We danced behind a float that wound its way in the blistering midday sun towards Circo Massimo, stopping briefly outside the Colosseo as part of a snake-like chain of party wagons. Taking the opportunity, we danced in the street and drew a crowd of Venezuelen transexuals and ravers and a friend of Date's that lived in the area, the actress from Il Pesciolino: it was her turn to see my "performance", instead of Date's which she's had the good fortune to share a stage with each time the two get together to perform the play almost every year. A thespian's thumbs up.
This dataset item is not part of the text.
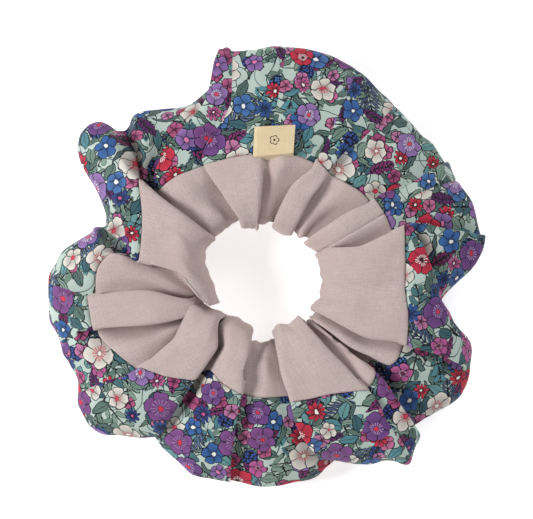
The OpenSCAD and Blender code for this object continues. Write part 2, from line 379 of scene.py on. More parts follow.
def sewn_strip(name, grid, counts, thickness, outward, anchor_share):
    """One strip as a closed ring of cloth with its own thickness. outward is 1 where the middle
    row's right side looks away from the opening, and -1 where it looks into it. The cloth's grain
    is measured from the row at anchor_share of the way across."""
    rows, columns = grid.shape[0] - 1, grid.shape[1]
    anchor = int((rows + 1) * anchor_share)
    bpy.ops.object.select_all(action="DESELECT")
    bpy.ops.mesh.primitive_grid_add(x_subdivisions=columns, y_subdivisions=rows, size=1)
    strip = bpy.context.object
    strip.name = strip.data.name = name
    mesh = strip.data
    ring = np.concatenate([grid, grid[:, :1]], axis=1)
    mesh.vertices.foreach_set("co", (ring * MM).ravel())
    # each pleat's cloth is laid out flat about the pleat's middle, and the next pleat's starts
    # elsewhere on the cloth, past what is hidden in the tuck
    ends = np.cumsum([0, *counts])
    starts = [ends[t] for t in TUCKS]
    pleat = np.searchsorted(starts, np.arange(columns), "right") % len(TUCKS)
    middles = []
    for k in range(len(TUCKS)):
        here = grid[rows // 2, pleat == k]
        middles.append(math.atan2(here[:, 1].mean(), here[:, 0].mean()))
    middles = np.array(middles)
    loops = np.zeros(len(mesh.loops), int)
    mesh.loops.foreach_get("vertex_index", loops)
    face_column = (loops % (columns + 1)).reshape(-1, 4).min(axis=1)
    loop_pleat = np.repeat(pleat[face_column], 4)
    shifts = np.random.default_rng(CUT_SEED).uniform(0, CUT_SPREAD, (len(TUCKS), 2))
    u, v = np.zeros(len(loops)), np.zeros(len(loops))
    for k, middle in enumerate(middles):
        out = ring[..., 0] * math.cos(middle) + ring[..., 1] * math.sin(middle)
        side = ring[..., 1] * math.cos(middle) - ring[..., 0] * math.sin(middle)
        steps = np.hypot(np.diff(out, axis=0), np.diff(ring[..., 2], axis=0))
        run = np.concatenate([np.zeros((1, columns + 1)), np.cumsum(steps, axis=0)])
        run += out[anchor] - run[anchor]
        here = loop_pleat == k
        u[here] = side.ravel()[loops[here]] + shifts[k, 0]
        v[here] = run.ravel()[loops[here]] + shifts[k, 1]
    mesh.uv_layers.active.data.foreach_set("uv", (np.stack([u, v], axis=1) * MM).ravel())
    bpy.ops.object.mode_set(mode="EDIT")
    bpy.ops.mesh.select_all(action="SELECT")
    bpy.ops.mesh.remove_doubles(threshold=WELD)
    bpy.ops.object.mode_set(mode="OBJECT")
    middle = [mesh.polygons[(rows // 2) * columns + j] for j in range(columns)]
    if outward * sum(f.normal.xy.dot(f.center.xy) for f in middle) < 0:
        bpy.ops.object.mode_set(mode="EDIT")
        bpy.ops.mesh.select_all(action="SELECT")
        bpy.ops.mesh.flip_normals()
        bpy.ops.object.mode_set(mode="OBJECT")
    mesh.update()
    wall = strip.modifiers.new("thickness", "SOLIDIFY")
    wall.thickness = thickness
    wall.offset = -1
    bpy.ops.object.modifier_apply(modifier=wall.name)
    bpy.ops.object.shade_smooth()
    return strip


def dyed(red, green, blue):
    """A dye from its 0-255 swatch."""
    def light(c):
        c /= 255
        return c / 12.92 if c <= 0.04045 else ((c + 0.055) / 1.055) ** 2.4
    return light(red), light(green), light(blue), 1.0


class Thread:
    """A number that runs through a material, with arithmetic that adds Math nodes."""

    def __init__(self, socket):
        self.socket, self.tree = socket, socket.id_data

    def calc(self, operation, *others, clamp=False):
        node = self.tree.nodes.new("ShaderNodeMath")
        node.operation, node.use_clamp = operation, clamp
        for slot, value in zip(node.inputs, (self, *others)):
            if isinstance(value, Thread):
                self.tree.links.new(value.socket, slot)
            else:
                slot.default_value = value
        return Thread(node.outputs[0])

    def __add__(self, other):
        return self.calc("ADD", other)

    def __sub__(self, other):
        return self.calc("SUBTRACT", other)

    def __rsub__(self, other):
        return self.calc("MULTIPLY_ADD", -1, other)

    def __mul__(self, other):
        return self.calc("MULTIPLY", other)

    def __truediv__(self, other):
        return self.calc("DIVIDE", other)

    def __pow__(self, other):
        return self.calc("POWER", other)

    def __abs__(self):
        return self.calc("ABSOLUTE")

    def inked(self, softness=0.00012):
        """1 where the number is above zero, with a soft printed edge."""
        return self.calc("DIVIDE", softness, clamp=True)

    __radd__, __rmul__ = __add__, __mul__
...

And finally, Circo Massimo at dusk. The stage was set and the crowd seemed to be several hundred thousand strong. We stumbled past people of all description, eyes sagging under the day's events, skin browned from the heat of the day. The atmosphere was still and then, pushing ourselves up against the bodies in front of us, we heard Lady Gaga give a speech about governments around the world that do not yet fully support gay rights. Italy was not mentioned.

Apparently, it later turned out that she didn't have permission to mention Italy as one of these governments - a condition of her appearing at Europride. And so, Gaga has become an almost empty symbol of gay rights in our modern context: money controls even the ability to express the (somewhat controversial) idea that every person on this planet has rights and that those that actively repress those rights should be named and shamed.

Date mentioned that he would have preferred to see gay families camped out in front of the Vatican, sharing a picnic, as symbol of acceptance and forward-thinking: anything but what happened earlier in the day when a gay porn star was invited on stage at Circo Massimo and showed off his arsehole to the assembled masses.

However we all choose to get the basic message of pride and a fight for equal rights across - via celebrities, sex stars or families - there has never been a more important time to push on and remind the world that whilst we've all come so far, there still remains much to be done and that money cannot take away our collective voice.